30 de assédio é 'desmasiado' mesmo com um deles a 3 mil km de distância.
não sou crente e estas merdas anti Vaticano são para mim humor negro
Pois é, caro Bartolomeu. Não serão as "originalidades" da igreja católica um caminho óbvio para comportamentos desviantes? Eu sempre evitei que os meus filhos tivessem contactos com membro do clero, sempre achei que fazer-se parte do clero não era, por si só, saudável. Podemos admirar a força de vontade, como fazemos com grevistas de fome ou ultra-maratonistas, mas a verdade é que não é bom para a pessoa, seja porque perspectiva for. E o meu ponto de vista não vai mudar, ser padre é mau, no mínimo para o próprio e tudo o que ultrapasse o mínimo vai dar em tragédia. E em nome de quê?
Pois Tonibler... na última interrogação é que reside o cerne da questão.

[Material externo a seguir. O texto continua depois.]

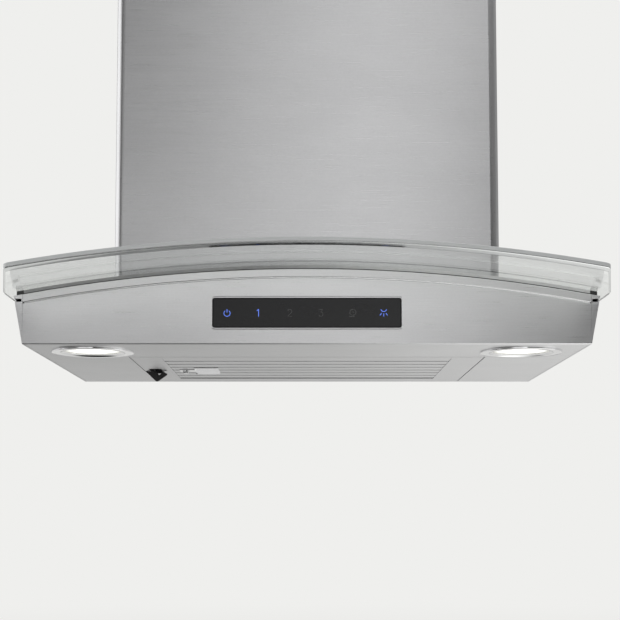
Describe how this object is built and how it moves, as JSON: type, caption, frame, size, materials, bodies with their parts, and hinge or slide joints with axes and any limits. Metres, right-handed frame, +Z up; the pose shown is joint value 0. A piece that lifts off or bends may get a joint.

Em nome de quê, ou de quem.
A resposta mais obvia, dado os princípios do Cristianismo, seria: em nome da humanidade e da sua evolução, comunitáriamente saudável e respeitável.
E tudo isto, que é imenso, seria possível, se não entrassem no conjunto, dados que corrompem as boas intenções; o dinheiro, a influência, o poder.
Concordo consigo, Tonibler, devemos proteger os nossos filhos do contacto com a igreja, sem deixarmos que desconheçam os caminhos da fé, do humanismo, da solideriedade e do respeito pelo outro. Sem deixarmos que desconheçam o sentimento de dor, de sofrimento e de perda e sem deixarmos de os incentivar a combatê-lo com toda a força do seu querer, da sua crença e do poder da solideriedade.
Depois, é só deixa-los crescer.
Cara Suzana:
Como o jotaC, plenamente de acordo com o sentido do seu post.